At this time P3.63, P3.64, and P3.65 will be the valid software versions for the DVR501/508/510. 
--------------------------------------------------------------------------------

1/17/2007: Software Versions 8.60P for 2800 

Effective Thursday, January 18th, Engineering plans to spool a PARTIAL PHASE of software version 8.60P for the 2800 receiver. This is primarily a non-forced maintenance release available at ALL satellite locations. 

At this time 8.54P and 8.60P will be the valid software versions for the 2800. 
--------------------------------------------------------------------------------

1/17/2007: Software Version 8.56P for 6000 

Effective Thursday, January 18th, Engineering plans to spool the FULL PHASE of software version 8.56P for the 6000 receiver. This is primarily a non-forced maintenance release available at ALL satellite locations. 

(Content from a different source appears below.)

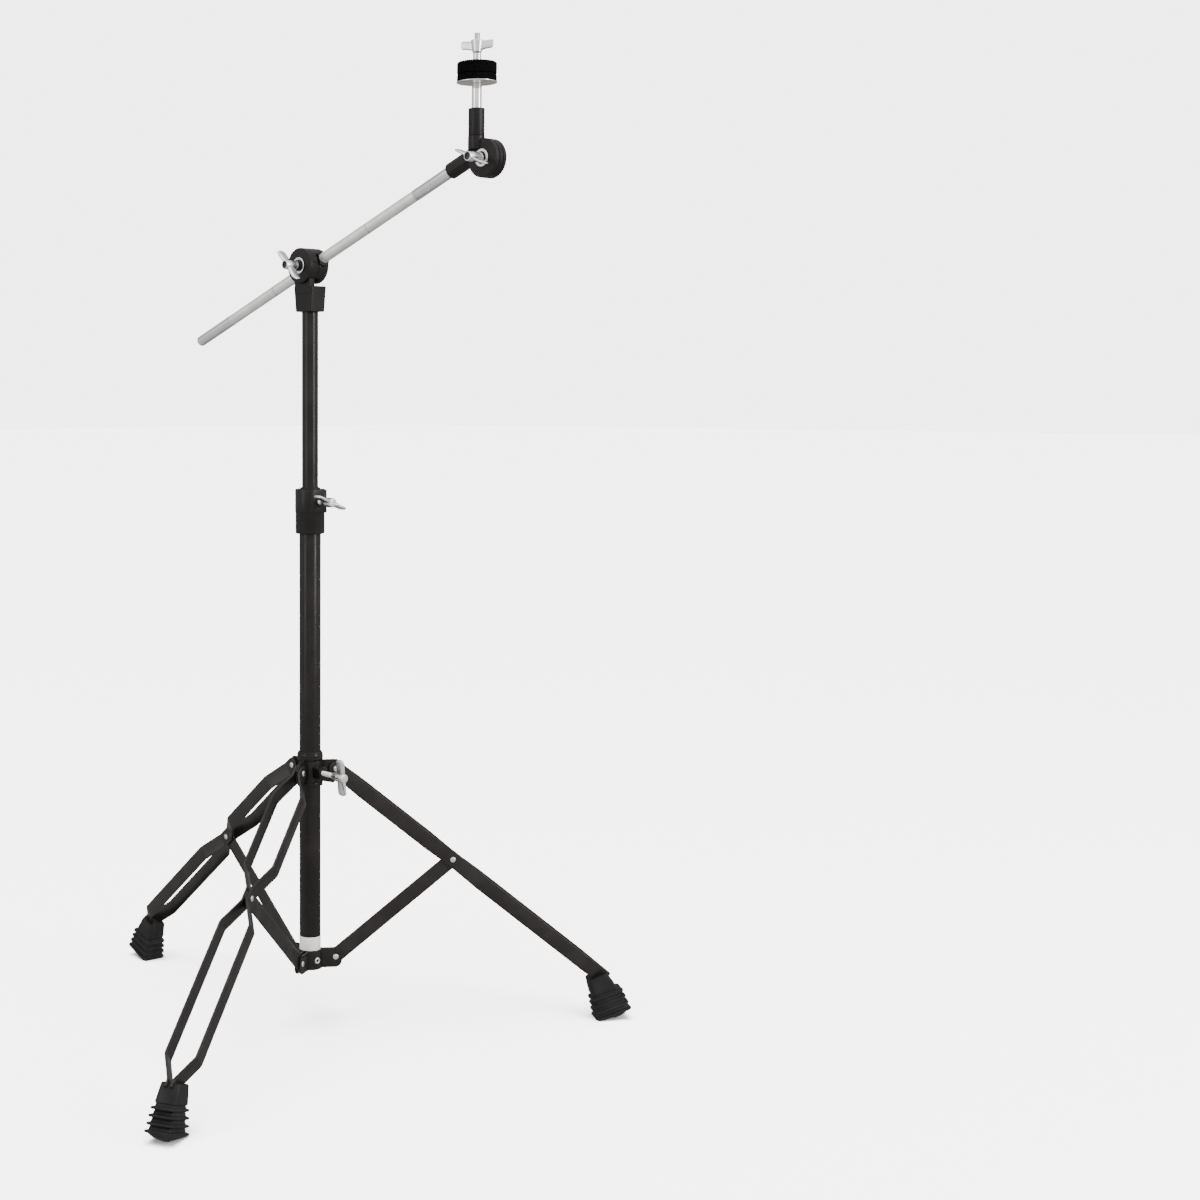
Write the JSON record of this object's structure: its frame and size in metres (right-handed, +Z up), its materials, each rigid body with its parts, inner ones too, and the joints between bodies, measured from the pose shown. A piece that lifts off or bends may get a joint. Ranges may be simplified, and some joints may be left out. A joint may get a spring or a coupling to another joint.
{
  "type": "cymbal boom stand",
  "caption": "Black folding tripod stand with a telescoping tube, a tilting knurled boom arm and a cymbal post with felts and wing nut.",
  "frame": {"origin": "on the base tube's axis at floor level, midway between the three feet", "axes": "+Z up along the tube, +X the way the boom arm reaches out and up, so both tilters turn about axes along Y and their wing nuts face -Y"},
  "size_m": [0.7024, 0.7003, 1.139],
  "materials": {
    "black_powder": "satin black powder coat",
    "black_casting": "satin black paint on a die casting",
    "black_sleeve": "matt black sleeve",
    "nylon": "black nylon",
    "label_white": "plain white band",
    "chrome": "bright chrome",
    "zinc": "zinc plated",
    "foot_rubber": "matt black ribbed rubber",
    "felt": "dense black felt"
  },
  "bodies": {
    "base": {"base_tube": "black_powder", "label_band": "label_white", "leg_bracket": "black_powder", "brace_pivot_rivets": "zinc", "bracket_band_rivets": "zinc", "height_clamp": "black_casting", "height_clamp_nut": "zinc"},
    "height_bolt": {"height_wing_bolt": "chrome"},
    "swivel_bush": {"height_bush": "nylon"},
    "upper": {"upper_tube": "black_powder", "tilter_base": "black_casting", "tilter_base_pin": "zinc"},
    "arm_clamp": {"tilter_clamp": "black_casting", "tilter_eye_bolt": "chrome", "tilter_washer": "chrome"},
    "lower_nut": {"tilter_wing_nut": "chrome"},
    "arm": {"boom_arm": "chrome"},
    "arm_end": {"arm_end_casting": "black_casting", "top_tilter_bolt": "chrome", "top_tilter_washer": "chrome"},
    "top_nut": {"top_wing_nut": "chrome"},
    "post": {"post_casting": "black_casting", "post_sleeve": "black_sleeve", "post_rod": "chrome", "cup_washer": "zinc", "lower_felt": "felt"},
    "felt_lift": {"upper_felt": "felt"},
    "cymbal_nut": {"cymbal_wing_nut": "chrome"},
    "collar": {"leg_collar": "black_powder", "collar_bush": "nylon", "collar_nut": "zinc", "collar_pivot_rivets": "zinc"},
    "collar_bolt": {"collar_wing_bolt": "chrome"},
    "brace_a": {"brace_a": "black_powder"},
    "leg_a": {"leg_a_strap_left": "black_powder", "leg_a_strap_right": "black_powder", "leg_a_foot": "foot_rubber", "leg_a_rivet": "zinc"},
    "brace_b": {"brace_b": "black_powder"},
    "leg_b": {"leg_b_strap_left": "black_powder", "leg_b_strap_right": "black_powder", "leg_b_foot": "foot_rubber", "leg_b_rivet": "zinc"},
    "brace_c": {"brace_c": "black_powder"},
    "leg_c": {"leg_c_strap_left": "black_powder", "leg_c_strap_right": "black_powder", "leg_c_foot": "foot_rubber", "leg_c_rivet": "zinc"}
  },
  "joints": [
    {"name": "leg_fold", "type": "hinge", "parent": "base", "child": "brace_c", "pos_m": [0.01775, 0.02517, 0.0898], "axis": [0.8171, -0.5764, 0], "range_deg": [-10, 43]},
    {"name": "brace_a_fold", "type": "hinge", "parent": "base", "child": "brace_a", "pos_m": [-0.03067, 0.00279, 0.0898], "axis": [0.0906, 0.9959, 0], "range_deg": [-12, 46]},
    {"name": "brace_b_fold", "type": "hinge", "parent": "base", "child": "brace_b", "pos_m": [0.01292, -0.02796, 0.0898], "axis": [-0.9078, -0.4195, 0], "range_deg": [-12, 46]},
    {"name": "leg_c_pivot", "type": "hinge", "parent": "brace_c", "child": "leg_c", "pos_m": [0.1003, 0.14218, 0.20534], "axis": [-0.8171, 0.5764, 0], "range_deg": [-24, 92]},
    {"name": "leg_a_pivot", "type": "hinge", "parent": "brace_a", "child": "leg_a", "pos_m": [-0.17328, 0.01577, 0.20534], "axis": [-0.0906, -0.9959, 0], "range_deg": [-24, 92]},
    {"name": "leg_b_pivot", "type": "hinge", "parent": "brace_b", "child": "leg_b", "pos_m": [0.07298, -0.15795, 0.20534], "axis": [0.9078, 0.4195, 0], "range_deg": [-24, 92]},
    {"name": "collar_pivot", "type": "hinge", "parent": "leg_c", "child": "collar", "pos_m": [0.01775, 0.02517, 0.32089], "axis": [0.8171, -0.5764, 0], "range_deg": [-13, 47]},
    {"name": "collar_bolt_turn", "type": "hinge", "parent": "collar", "child": "collar_bolt", "pos_m": [0.05477, -0.00498, 0.3194], "axis": [0.9959, -0.0906, 0], "range_deg": [0, 720]},
    {"name": "height_bolt_turn", "type": "hinge", "parent": "base", "child": "height_bolt", "pos_m": [0.03486, -0.00317, 0.641], "axis": [0.9959, -0.0906, 0], "range_deg": [0, 720]},
    {"name": "upper_swivel", "type": "hinge", "parent": "base", "child": "swivel_bush", "pos_m": [0, 0, 0.62], "axis": [0, 0, 1], "range_deg": [-180, 180]},
    {"name": "upper_height", "type": "slide", "parent": "swivel_bush", "child": "upper", "axis": [0, 0, 1], "range_m": [-0.2, 0.13]},
    {"name": "boom_tilt", "type": "hinge", "parent": "upper", "child": "arm_clamp", "pos_m": [0, -0.0045, 0.9143], "axis": [0, -1, 0], "range_deg": [-63, 20]},
    {"name": "lower_nut_turn", "type": "hinge", "parent": "arm_clamp", "child": "lower_nut", "pos_m": [0, -0.03, 0.9143], "axis": [0, -1, 0], "range_deg": [0, 720]},
    {"name": "boom_slide", "type": "slide", "parent": "arm_clamp", "child": "arm", "axis": [0.9291, 0, 0.3697], "range_m": [-0.21, 0.19]},
    {"name": "arm_roll", "type": "hinge", "parent": "arm", "child": "arm_end", "pos_m": [0.24343, 0.0024, 1.01117], "axis": [0.9291, 0, 0.3697], "range_deg": [-180, 180]},
    {"name": "top_tilt", "type": "hinge", "parent": "arm_end", "child": "post", "pos_m": [0.2832, -0.006, 1.0105], "axis": [0, -1, 0], "range_deg": [-180, 18]},
    {"name": "top_nut_turn", "type": "hinge", "parent": "arm_end", "child": "top_nut", "pos_m": [0.2832, -0.025, 1.0105], "axis": [0, -1, 0], "range_deg": [0, 720]},
    {"name": "cymbal_nut_lift", "type": "slide", "parent": "post", "child": "felt_lift", "axis": [0, 0, 1], "range_m": [0, 0.0205]},
    {"name": "cymbal_nut_spin", "type": "hinge", "parent": "felt_lift", "child": "cymbal_nut", "pos_m": [0.272, -0.011, 1.115], "axis": [0, 0, 1], "range_deg": [0, 7200]}
  ],
  "couplings": [
    {"joint": "brace_a_fold", "follows": "leg_fold", "ratio": 1},
    {"joint": "brace_b_fold", "follows": "leg_fold", "ratio": 1},
    {"joint": "collar_pivot", "follows": "leg_fold", "ratio": 1},
    {"joint": "leg_c_pivot", "follows": "leg_fold", "ratio": 2},
    {"joint": "leg_a_pivot", "follows": "leg_fold", "ratio": 2},
    {"joint": "leg_b_pivot", "follows": "leg_fold", "ratio": 2},
    {"joint": "cymbal_nut_lift", "follows": "cymbal_nut_spin", "m_per_rad": 0.00015915}
  ]
}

At this time 8.56P will be the valid software version for the 6000.


----------



## P Smith

last day changes:
PID: 0861h, ID: 6KSD, FW: P365, Model: PVR501.
PID: 0872h, ID: 1AND, FW: 856P, Model: 6000.
PID: 0886h, ID: 5BRD, FW: 860P, Model: 2700.
PID: 08B0h, ID: 0VAC, FW: L344, Model: ViP211


----------



## JohnH

Well, this should be an interesting evening. 8 of my 10 receivers are cued for updates todaY according to the lists. 


The 301 versions are listed as widespread now. 

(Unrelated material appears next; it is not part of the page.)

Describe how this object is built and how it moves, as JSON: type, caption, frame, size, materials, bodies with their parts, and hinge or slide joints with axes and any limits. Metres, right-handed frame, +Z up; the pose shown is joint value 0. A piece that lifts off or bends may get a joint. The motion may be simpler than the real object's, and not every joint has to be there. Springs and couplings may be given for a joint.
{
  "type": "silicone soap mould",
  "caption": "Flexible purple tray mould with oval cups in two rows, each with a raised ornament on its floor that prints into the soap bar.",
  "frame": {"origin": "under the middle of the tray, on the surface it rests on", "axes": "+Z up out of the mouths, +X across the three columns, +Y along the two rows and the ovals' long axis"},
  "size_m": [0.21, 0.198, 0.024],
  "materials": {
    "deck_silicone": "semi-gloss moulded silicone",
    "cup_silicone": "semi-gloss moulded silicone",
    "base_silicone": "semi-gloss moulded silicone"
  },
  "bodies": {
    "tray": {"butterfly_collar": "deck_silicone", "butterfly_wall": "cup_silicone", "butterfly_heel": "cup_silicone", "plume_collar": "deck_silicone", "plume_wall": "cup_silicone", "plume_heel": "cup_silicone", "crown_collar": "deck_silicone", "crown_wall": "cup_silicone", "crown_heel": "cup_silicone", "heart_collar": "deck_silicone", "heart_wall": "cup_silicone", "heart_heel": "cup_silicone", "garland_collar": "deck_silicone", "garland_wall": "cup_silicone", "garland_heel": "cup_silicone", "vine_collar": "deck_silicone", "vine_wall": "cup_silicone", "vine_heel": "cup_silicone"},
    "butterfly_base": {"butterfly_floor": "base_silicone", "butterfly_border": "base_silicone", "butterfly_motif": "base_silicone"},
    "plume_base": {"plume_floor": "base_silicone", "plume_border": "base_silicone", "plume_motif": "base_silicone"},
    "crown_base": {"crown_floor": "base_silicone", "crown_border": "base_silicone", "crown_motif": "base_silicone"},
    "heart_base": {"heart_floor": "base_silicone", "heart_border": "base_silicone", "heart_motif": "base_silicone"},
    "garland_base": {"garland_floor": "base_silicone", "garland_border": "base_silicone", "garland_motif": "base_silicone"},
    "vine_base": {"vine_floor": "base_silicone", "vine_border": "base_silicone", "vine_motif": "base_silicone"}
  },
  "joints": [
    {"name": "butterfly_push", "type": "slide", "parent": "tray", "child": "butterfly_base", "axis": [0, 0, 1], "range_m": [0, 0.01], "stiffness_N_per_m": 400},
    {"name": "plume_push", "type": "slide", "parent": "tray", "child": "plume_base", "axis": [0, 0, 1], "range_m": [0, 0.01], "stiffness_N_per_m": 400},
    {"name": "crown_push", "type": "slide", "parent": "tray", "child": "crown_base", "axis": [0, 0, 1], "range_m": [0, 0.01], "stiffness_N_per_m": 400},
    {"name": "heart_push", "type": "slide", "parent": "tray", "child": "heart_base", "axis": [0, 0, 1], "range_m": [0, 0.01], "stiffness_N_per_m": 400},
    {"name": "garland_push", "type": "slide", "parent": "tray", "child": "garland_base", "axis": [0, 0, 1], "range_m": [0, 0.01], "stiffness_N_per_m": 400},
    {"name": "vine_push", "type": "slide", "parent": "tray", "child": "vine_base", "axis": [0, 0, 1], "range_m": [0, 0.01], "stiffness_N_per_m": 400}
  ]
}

Oh my! Someone across the street is getting "Better TV for All".


----------



## James Long

JohnH said:


> Well, this should be an interesting evening. 8 of my 10 receivers are cued for updates todaY according to the lists.
> 
> The 301 versions are listed as widespread now.
> 
> Oh my! Someone across the street is getting "Better TV for All".

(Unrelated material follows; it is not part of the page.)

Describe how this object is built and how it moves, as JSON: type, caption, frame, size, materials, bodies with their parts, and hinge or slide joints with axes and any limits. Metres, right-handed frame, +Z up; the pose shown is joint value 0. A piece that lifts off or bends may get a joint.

I hope they are getting a DVR because after all: "Its about time". :lol:


----------



## P Smith

I think your whole house must be protected by giant UPS, JohnH !


----------



## Darkman

JohnH said:


> Well, this should be an interesting evening. 8 of my 10 receivers are cued for updates todaY according to the lists.
> 
> The 301 versions are listed as widespread now.


My 301-010 got it yesturday.. - version 390 i think


----------



## JohnH

The 2700,2800,3700 group is listed as widespread, but none of my 4 receivers have received the new update as of this morning.


----------



## Darkman

Are they "receive automatically" .. or "ask for permission first"?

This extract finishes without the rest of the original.